Ball offers a succinct history, i.e. the Anglican medieval heritage, including The Cloud and Julian, and the English Reformation--notably The Book of Common Prayer--and the Caroline Divines. He then tracks both the Catholic revival in the Oxford movement and Evangelicalism, leading to such 20th century spiritual directors as Evelyn Underhill, Fr. Andrew SDC, Shirley Hughson, Gilbert Shaw, Mother Mary Clare, and Somerset Ward.
It may be useful for Anglicans/Episcopalians to look first among these authors and practitioners of prayer. In Underhill we find an early 20th century Anglican who, well before Merton and his successive generations of teachers of contemplative prayer, was delving into Eastern Christianity and the desert tradition through her association with the Fellowship of St Alban and St Sergius. (And, even earlier, as Kallistos Ware notes in his preface to Pseudo-Macarius' Fifty Spiritual Homilies: "I read Macarius and sang," wrote John Wesley in his diary for July 30, 1736.)

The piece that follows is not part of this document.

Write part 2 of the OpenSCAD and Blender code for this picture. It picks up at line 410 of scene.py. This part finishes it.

Ball's book may be fruitfully read alongside of the remarkable anthology Love's Redeeming Work: The Anglican Quest for Holiness, Geoffrey Rowell, et al, eds. (2001). A good sample of an Anglican teacher and spiritual director is Mother Mary Clare, superior of the Sisters of the Love of God 1954-73. SLG was founded by the Cowley Fathers. Mary Clare's book of essays Encountering the Depths: Prayers, Solitude, and Contemplation (1981) is a good representative of Anglican teaching on the life of prayer. "Christian prayer is a process of constant recovery of our common roots, a pilgrimage which searches ever forward through the tradition of the past." "Interior peace is the fruit of Christ's overcoming and of the Holy Spirit's outpouring. This peace is the ground of Christian contemplation."

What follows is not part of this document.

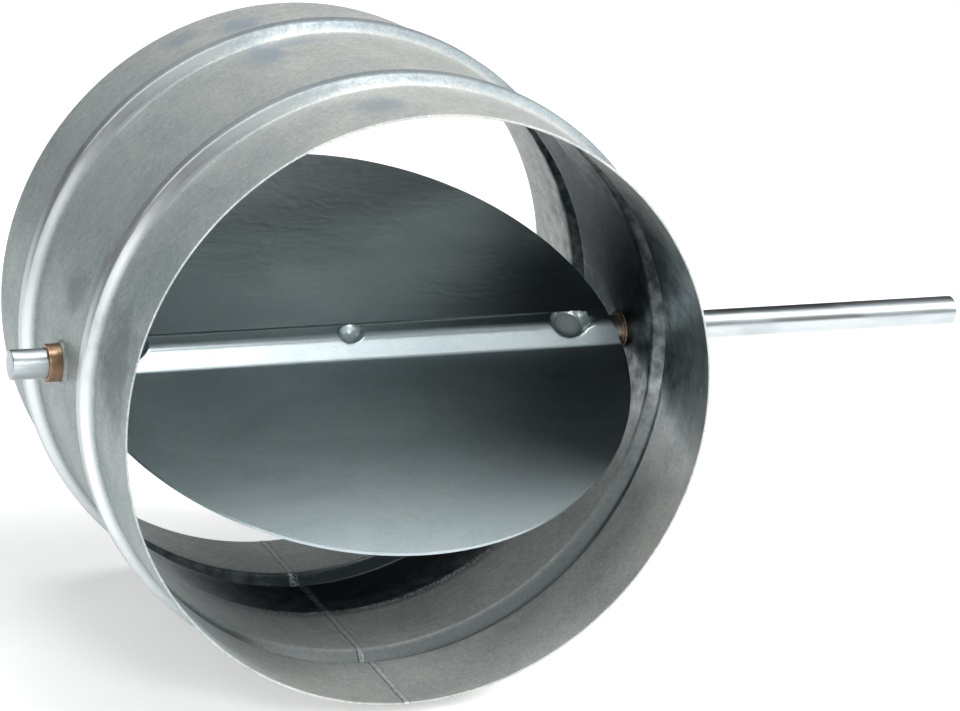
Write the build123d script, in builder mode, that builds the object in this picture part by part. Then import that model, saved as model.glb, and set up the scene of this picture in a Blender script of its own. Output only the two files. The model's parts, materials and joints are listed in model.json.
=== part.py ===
from build123d import *
from math import atan2, cos, radians, sin, tan
import os

# Round duct air damper for a 250 mm (10 inch) duct, in millimetres.
# X runs along the shaft towards its long drive end, Y along the duct from the
# inlet rim to the outlet rim, Z up. The origin is the centre of the inlet rim.

# Casing: a rolled and welded sleeve with two raised beads
casing_radius = 126.0
casing_wall = 1.0
casing_length = 196.0
shaft_from_inlet = 96.0
inlet_bead_from_rim = 53.5
outlet_bead_from_rim = 50.0
bead_width = 15.8
bead_crown_width = 6.2
bead_height = 4.8
lip_wall = 0.7
lip_height = 1.2

# Shaft: a round rod with a flat under each stake
shaft_radius = 6.35
shaft_stub_length = 22.0
shaft_drive_length = 160.0

# Bearings: plain bushes pressed into the casing's drawn holes, which keep the blade off the wall
bearing_wall = 1.6
bearing_running_gap = 0.05
bearing_seat_gap = 0.03
bearing_stand_out = 7.0
bearing_stand_in = 2.0

# Blade: two equal pressed skins, back to back around the shaft
blade_edge_gap = 1.9
blade_angle = 64.0
skin_thickness = 0.8
blade_end_gap = 0.6
channel_height = 8.7
channel_half_foot = 10.1
channel_half_crown = 4.0
channel_bend_radius = 1.2

# Stakes: round flat-nosed punch marks that press the channels down on flats of the shaft
stake_bite = 1.7
stake_gap = 0.05
stake_lean = 12.0
stake_wall_angle = 35.0
end_stake_place = 100.0
end_stake_half_length = 10.0
middle_stake_half_length = 6.0

os.makedirs("parts", exist_ok=True)

# Places that follow from the sizes above
inner_radius = casing_radius - casing_wall
shaft_centre = Vector(0, shaft_from_inlet, 0)
bead_places = (inlet_bead_from_rim, casing_length - outlet_bead_from_rim)
bead_flank_angle = atan2(bead_height, (bead_width - bead_crown_width) / 2)
blade_radius = inner_radius - blade_edge_gap
sleeve_radius = shaft_radius + bearing_running_gap + bearing_wall
hole_radius = sleeve_radius + bearing_seat_gap
bearing_inner_end = inner_radius - bearing_stand_in
bearing_outer_end = casing_radius + bearing_stand_out
blade_end = bearing_inner_end - blade_end_gap
blade_normal = Vector(0, -cos(radians(blade_angle)), sin(radians(blade_angle)))
blade_rise = Vector(0, sin(radians(blade_angle)), cos(radians(blade_angle)))
crown_height = skin_thickness + channel_height


def wall_line(depth):
    """Corners of the casing's wall on the surface this deep below its outer face, from the inlet on."""
    level = casing_radius - depth
    shift = depth * tan(bead_flank_angle / 2)
    half_foot = bead_width / 2 - shift
    half_crown = bead_crown_width / 2 - shift
    corners = [(level, 0)]
    for bead in bead_places:
        corners.append((level, bead - half_foot))
        corners.append((level + bead_height, bead - half_crown))
        corners.append((level + bead_height, bead + half_crown))
        corners.append((level, bead + half_foot))
    corners.append((level, casing_length))
    return corners


# Casing
with BuildPart() as casing:
    with BuildSketch(Plane.XY):
        with BuildLine():
            Polyline(*wall_line(0), *reversed(wall_line(casing_wall)), close=True)
        make_face()
    revolve(axis=Axis.Y)
    for side in (-1, 1):
        lip_start = Plane(shaft_centre, (0, 1, 0), (side, 0, 0)).offset(casing_radius - casing_wall / 2)
        with BuildSketch(lip_start):
            Circle(hole_radius + lip_wall)
        extrude(amount=casing_wall / 2 + lip_height)
        with BuildSketch(lip_start.offset(-2 * casing_wall)):
            Circle(hole_radius)
        extrude(amount=3 * casing_wall + lip_height, mode=Mode.SUBTRACT)
casing.part.label = "casing"
export_step(casing.part, "parts/casing.step")

# Bearings, the drive end's first and the other as its mirror image
with BuildPart() as bearing_drive_end:
    with BuildSketch(Plane(shaft_centre, (0, 1, 0), (1, 0, 0)).offset(bearing_inner_end)):
        Circle(sleeve_radius)
        Circle(sleeve_radius - bearing_wall, mode=Mode.SUBTRACT)
    extrude(amount=bearing_outer_end - bearing_inner_end)
bearing_drive_end.part.label = "bearing_drive_end"
export_step(bearing_drive_end.part, "parts/bearing_drive_end.step")

with BuildPart() as bearing_short_end:
    add(mirror(bearing_drive_end.part, about=Plane.YZ, mode=Mode.PRIVATE))
bearing_short_end.part.label = "bearing_short_end"
export_step(bearing_short_end.part, "parts/bearing_short_end.step")

# Stakes: (place along the shaft, radius of the mark where it meets the crown)
stakes = (
    (-end_stake_place, end_stake_half_length),
    (0, middle_stake_half_length),
    (end_stake_place, end_stake_half_length),
)
stake_floor = shaft_radius - stake_bite + skin_thickness
stake_depth = crown_height - stake_floor
stake_slope = radians(stake_wall_angle)
punch_length = 2 * stake_depth
punch_flare = punch_length * tan(stake_slope)
punch_align = (Align.CENTER, Align.CENTER, Align.MIN)


def punch(place, half_length, side, growth):
    """Plane of a punch's flat nose over the front (side 1) or back (side -1) channel, and its radius."""
    aim = (blade_normal * cos(radians(stake_lean)) - blade_rise * sin(radians(stake_lean))) * side
    start = shaft_centre + Vector(place, 0, 0) + aim * (stake_floor - growth)
    nose = half_length - stake_depth * tan(stake_slope) + growth * (1 - sin(stake_slope)) / cos(stake_slope)
    return Plane(start, (1, 0, 0), aim), nose


# Shaft
flat_flare = (stake_bite + stake_gap) * tan(stake_slope)
with BuildPart() as shaft:
    with BuildSketch(Plane(shaft_centre, (0, 1, 0), (1, 0, 0)).offset(-casing_radius - shaft_stub_length)):
        Circle(shaft_radius)
    extrude(amount=2 * casing_radius + shaft_stub_length + shaft_drive_length)
    for side in (-1, 1):
        for place, half_length in stakes:
            seat, nose = punch(place, half_length, side, skin_thickness + stake_gap)
            with Locations(seat):
                flat_size = (2 * (nose + flat_flare), 2 * shaft_radius, shaft_radius)
                Box(*flat_size, align=punch_align, mode=Mode.SUBTRACT)
shaft.part.label = "shaft"
export_step(shaft.part, "parts/shaft.step")

# Blade skins
flank_angle = atan2(channel_height, channel_half_foot - channel_half_crown)
bend_shift = skin_thickness * tan(flank_angle / 2)
outer_line = (
    (-channel_half_foot, skin_thickness),
    (-channel_half_crown, crown_height),
    (channel_half_crown, crown_height),
    (channel_half_foot, skin_thickness),
)
inner_line = (
    (channel_half_foot - bend_shift, 0),
    (channel_half_crown - bend_shift, channel_height),
    (-channel_half_crown + bend_shift, channel_height),
    (-channel_half_foot + bend_shift, 0),
)


def draw_skin(plane):
    """Section of one skin across the shaft, with its pressed channel and rounded bends."""
    with BuildSketch(plane) as section:
        with BuildLine():
            Polyline(
                (-blade_radius, skin_thickness),
                *outer_line,
                (blade_radius, skin_thickness),
                (blade_radius, 0),
                *inner_line,
                (-blade_radius, 0),
                close=True,
            )
        make_face()
        channel_reach = channel_half_foot + skin_thickness
        bends = section.vertices().filter_by_position(Axis.X, -channel_reach, channel_reach)
        heights = bends.group_by(Axis.Y)
        fillet(heights[1] + heights[2], channel_bend_radius)
        fillet(heights[0] + heights[3], channel_bend_radius + skin_thickness)
    return section.sketch


for name, side in (("blade_front_skin", 1), ("blade_back_skin", -1)):
    section_plane = Plane(shaft_centre, blade_rise * side, (1, 0, 0))
    face_plane = Plane(shaft_centre, (1, 0, 0), blade_normal * side)
    cups = []
    for place, half_length in stakes:
        with BuildPart() as cup:
            seat, nose = punch(place, half_length, side, skin_thickness)
            with Locations(seat):
                Cone(nose, nose + punch_flare, punch_length, align=punch_align)
            with BuildSketch(section_plane):
                with BuildLine():
                    Polyline(*inner_line, close=True)
                make_face()
                offset(amount=skin_thickness / 2)
            extrude(amount=blade_radius, both=True, mode=Mode.INTERSECT)
        cups.append(cup.part)
    with BuildPart() as skin:
        extrude(draw_skin(section_plane), amount=blade_radius, both=True)
        with BuildSketch(face_plane):
            Circle(blade_radius)
            Rectangle(2 * blade_end, 2 * blade_radius, mode=Mode.INTERSECT)
        extrude(amount=2 * crown_height, both=True, mode=Mode.INTERSECT)
        add(cups)
        for place, half_length in stakes:
            seat, nose = punch(place, half_length, side, 0)
            with Locations(seat):
                Cone(nose, nose + punch_flare, punch_length, align=punch_align, mode=Mode.SUBTRACT)
    skin.part.label = name
    export_step(skin.part, f"parts/{name}.step")
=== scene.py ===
import json
import math

import bmesh
import bpy
import numpy as np
from mathutils import Euler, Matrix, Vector


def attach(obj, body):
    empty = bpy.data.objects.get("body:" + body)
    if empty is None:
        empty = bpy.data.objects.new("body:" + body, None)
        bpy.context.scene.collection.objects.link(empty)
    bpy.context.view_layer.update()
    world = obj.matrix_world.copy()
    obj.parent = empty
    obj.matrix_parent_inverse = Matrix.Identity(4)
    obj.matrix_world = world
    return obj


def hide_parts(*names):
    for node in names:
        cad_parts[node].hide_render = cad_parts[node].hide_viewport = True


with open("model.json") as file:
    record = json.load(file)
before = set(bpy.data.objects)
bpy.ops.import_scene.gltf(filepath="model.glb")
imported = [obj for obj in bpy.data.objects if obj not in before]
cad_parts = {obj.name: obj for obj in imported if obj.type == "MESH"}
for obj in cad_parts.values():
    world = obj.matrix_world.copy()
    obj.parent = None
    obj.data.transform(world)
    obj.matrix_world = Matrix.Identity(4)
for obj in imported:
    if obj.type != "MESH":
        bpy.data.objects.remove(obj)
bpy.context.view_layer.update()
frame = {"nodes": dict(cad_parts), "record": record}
print("frame loaded:", sorted(frame["nodes"]))

mm = 0.001  # shapes are drawn in millimetres, and the scene is in metres


def addNode(tree, kind, inputs=(), **settings):
    # a node with its properties set, and its sockets linked or given a value
    made = tree.nodes.new(kind)
    for name, value in settings.items():
        setattr(made, name, value)
    for name, value in dict(inputs).items():
        if isinstance(value, bpy.types.NodeSocket):
            tree.links.new(value, made.inputs[name])
        else:
            made.inputs[name].default_value = value
    return made


def calc(tree, operation, *inputs):
    made = addNode(tree, "ShaderNodeMath", enumerate(inputs), operation=operation)
    return made.outputs["Value"]


def vectorCalc(tree, operation, *inputs):
    made = addNode(tree, "ShaderNodeVectorMath", enumerate(inputs), operation=operation)
    return made.outputs["Value" if operation in ("DOT_PRODUCT", "LENGTH") else "Vector"]


def spread(tree, value, low, high, toLow=0.0, toHigh=1.0):
    # a smooth step from toLow, where the value is low, to toHigh
    inputs = {"Value": value, "From Min": low, "From Max": high, "To Min": toLow, "To Max": toHigh}
    made = addNode(tree, "ShaderNodeMapRange", inputs, interpolation_type="SMOOTHSTEP")
    return made.outputs["Result"]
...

There is a rich collection of contemporary Anglican voices from around the world. Ball discusses varying views about personal growth, psychotherapy, and the relative professionalizing of spiritual direction in the U.S. He concludes by citing Kenneth Leech that "the role of `training' is very limited, and that the ministry (of spiritual direction) is essentially the by-product of a life of prayer and growth in holiness."